Stand with Crypto's petition is unlikely to move the needle immediately. Capitol Hill moves slowly, and petitions alone do not sway votes. But the organization's framing is shrewd: it positions the demand for clarity not as special-interest pleading but as consumer protection. Retail crypto holders lack professional compliance infrastructure. They deserve to know whether their holdings are legal, what custody obligations apply to custodians, what tax treatment they face. That framing appeals to legislators across the spectrum who care about consumer protection, even if they disagree about crypto's merits.

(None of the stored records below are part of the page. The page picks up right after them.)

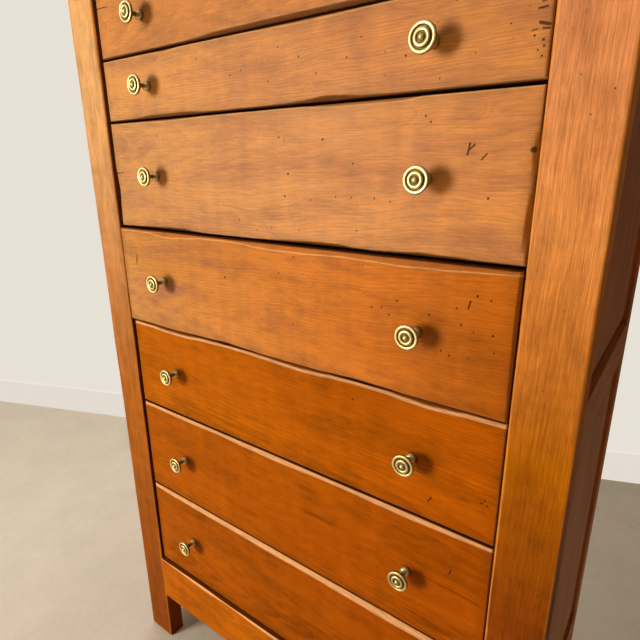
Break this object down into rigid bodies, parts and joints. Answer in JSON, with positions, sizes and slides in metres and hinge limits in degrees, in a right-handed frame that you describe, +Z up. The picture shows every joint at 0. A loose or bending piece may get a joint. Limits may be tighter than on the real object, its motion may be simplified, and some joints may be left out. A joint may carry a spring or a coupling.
{
  "type": "semainier",
  "caption": "Tall cherry chest of drawers with plank-like front posts, hand-bevelled drawer fronts and turned brass knobs.",
  "frame": {"origin": "on the floor, in the middle of the chest's outer box, brass knobs included", "axes": "+X to the right of someone facing the drawers, +Y from the drawer fronts to the back, +Z up"},
  "size_m": [0.872, 0.4494, 1.38],
  "materials": {
    "cherry": "waxed and aged cherry, satin",
    "inside_wood": "planed, unfinished poplar",
    "brass": "turned brass with dark patina in the grooves",
    "iron": "dark wrought iron"
  },
  "bodies": {
    "carcass": {"post_front_left": "cherry", "post_front_right": "cherry", "post_rear_left": "cherry", "post_rear_right": "cherry", "rail_front_bottom": "cherry", "rail_front_top": "cherry", "side_rails_left": "cherry", "side_rails_right": "cherry", "side_panels_left": "cherry", "side_panels_right": "cherry", "back_rails": "inside_wood", "back_boards": "inside_wood", "back_nails": "iron", "top_board": "cherry", "bottom_board": "inside_wood", "drawer_runners": "inside_wood", "drawer_guides": "inside_wood", "drawer_stops": "inside_wood"},
    "drawer_1": {"drawer_1_front": "cherry", "drawer_1_side_left": "inside_wood", "drawer_1_side_right": "inside_wood", "drawer_1_back": "inside_wood", "drawer_1_bottom": "inside_wood", "drawer_1_knobs": "brass"},
    "drawer_2": {"drawer_2_front": "cherry", "drawer_2_side_left": "inside_wood", "drawer_2_side_right": "inside_wood", "drawer_2_back": "inside_wood", "drawer_2_bottom": "inside_wood", "drawer_2_knobs": "brass"},
    "drawer_3": {"drawer_3_front": "cherry", "drawer_3_side_left": "inside_wood", "drawer_3_side_right": "inside_wood", "drawer_3_back": "inside_wood", "drawer_3_bottom": "inside_wood", "drawer_3_knobs": "brass"},
    "drawer_4": {"drawer_4_front": "cherry", "drawer_4_side_left": "inside_wood", "drawer_4_side_right": "inside_wood", "drawer_4_back": "inside_wood", "drawer_4_bottom": "inside_wood", "drawer_4_knobs": "brass"},
    "drawer_5": {"drawer_5_front": "cherry", "drawer_5_side_left": "inside_wood", "drawer_5_side_right": "inside_wood", "drawer_5_back": "inside_wood", "drawer_5_bottom": "inside_wood", "drawer_5_knobs": "brass"},
    "drawer_6": {"drawer_6_front": "cherry", "drawer_6_side_left": "inside_wood", "drawer_6_side_right": "inside_wood", "drawer_6_back": "inside_wood", "drawer_6_bottom": "inside_wood", "drawer_6_knobs": "brass"},
    "drawer_7": {"drawer_7_front": "cherry", "drawer_7_side_left": "inside_wood", "drawer_7_side_right": "inside_wood", "drawer_7_back": "inside_wood", "drawer_7_bottom": "inside_wood", "drawer_7_knobs": "brass"}
  },
  "joints": [
    {"name": "drawer_1_slide", "type": "slide", "parent": "carcass", "child": "drawer_1", "axis": [0, -1, 0], "range_m": [0, 0.28]},
    {"name": "drawer_2_slide", "type": "slide", "parent": "carcass", "child": "drawer_2", "axis": [0, -1, 0], "range_m": [0, 0.28]},
    {"name": "drawer_3_slide", "type": "slide", "parent": "carcass", "child": "drawer_3", "axis": [0, -1, 0], "range_m": [0, 0.28]},
    {"name": "drawer_4_slide", "type": "slide", "parent": "carcass", "child": "drawer_4", "axis": [0, -1, 0], "range_m": [-0.006, 0.28]},
    {"name": "drawer_5_slide", "type": "slide", "parent": "carcass", "child": "drawer_5", "axis": [0, -1, 0], "range_m": [0, 0.28]},
    {"name": "drawer_6_slide", "type": "slide", "parent": "carcass", "child": "drawer_6", "axis": [0, -1, 0], "range_m": [0, 0.28]},
    {"name": "drawer_7_slide", "type": "slide", "parent": "carcass", "child": "drawer_7", "axis": [0, -1, 0], "range_m": [0, 0.28]}
  ]
}
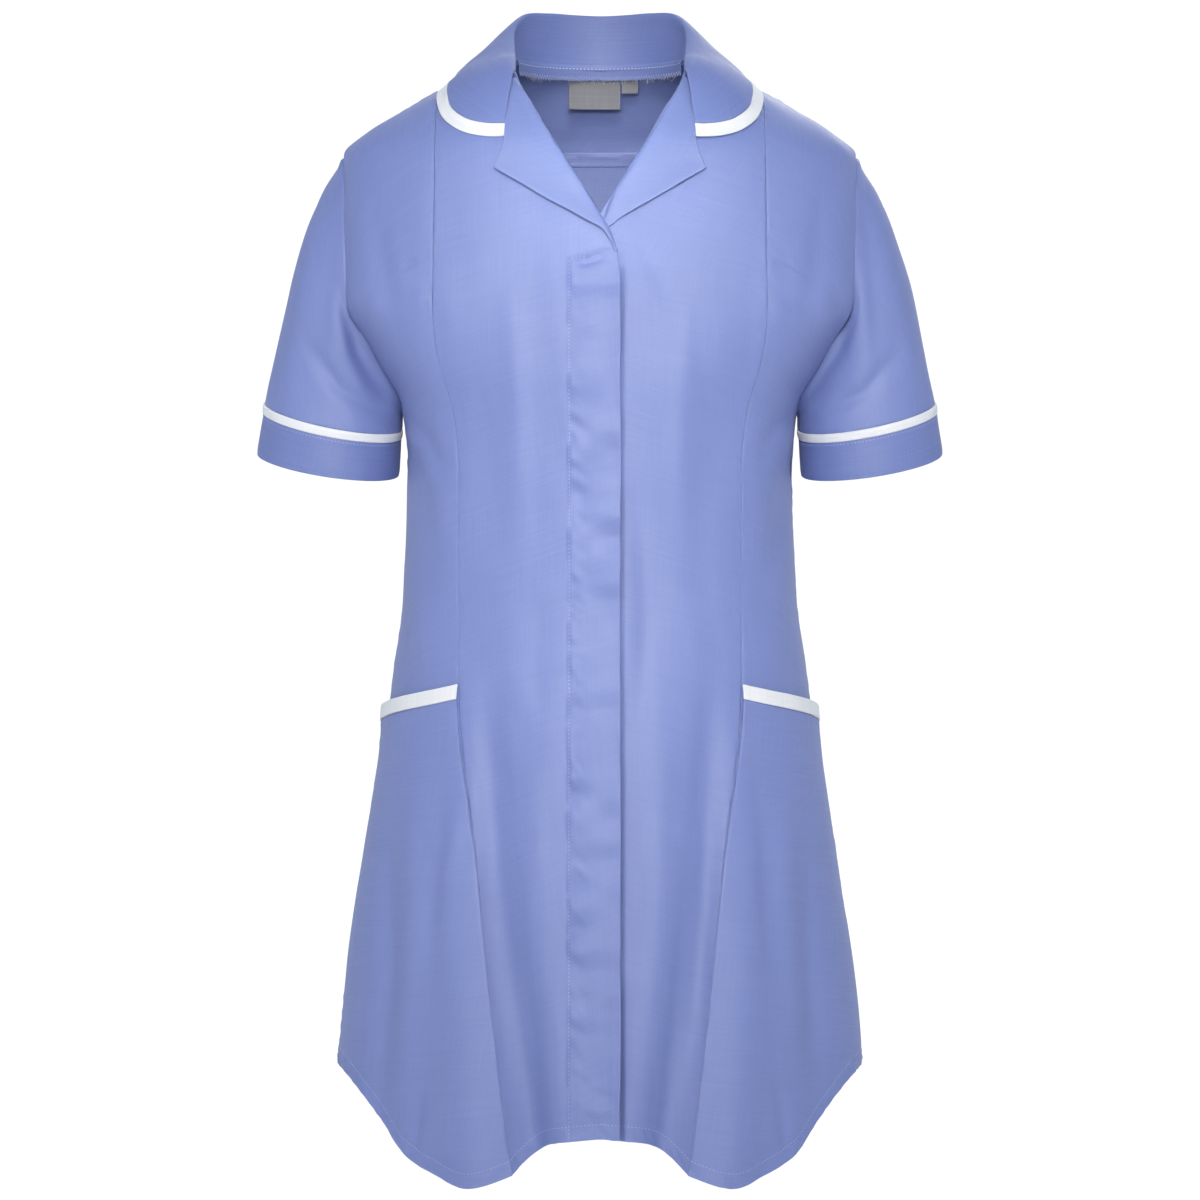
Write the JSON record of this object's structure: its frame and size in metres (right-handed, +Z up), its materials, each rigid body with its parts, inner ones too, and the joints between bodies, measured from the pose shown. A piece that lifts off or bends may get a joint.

The deeper significance of this moment is what it reveals about regulatory evolution. The digital-asset sector has achieved sufficient scale and legitimacy that it can no longer be governed by regulatory drift. Congress must choose: either enact statutory clarity that allows legitimate innovation and institutional participation, or continue the current regime of fragmentation and informal enforcement, which favors neither consumers nor markets. The former path requires legislators to accept that crypto is here to stay, and therefore worthy of the same rigorous definitional and compliance architecture that traditional finance took decades to build. The latter path guarantees continued instability and competitive disadvantage. Stand with Crypto's petition is, in essence, a call for Congress to do its job: legislate.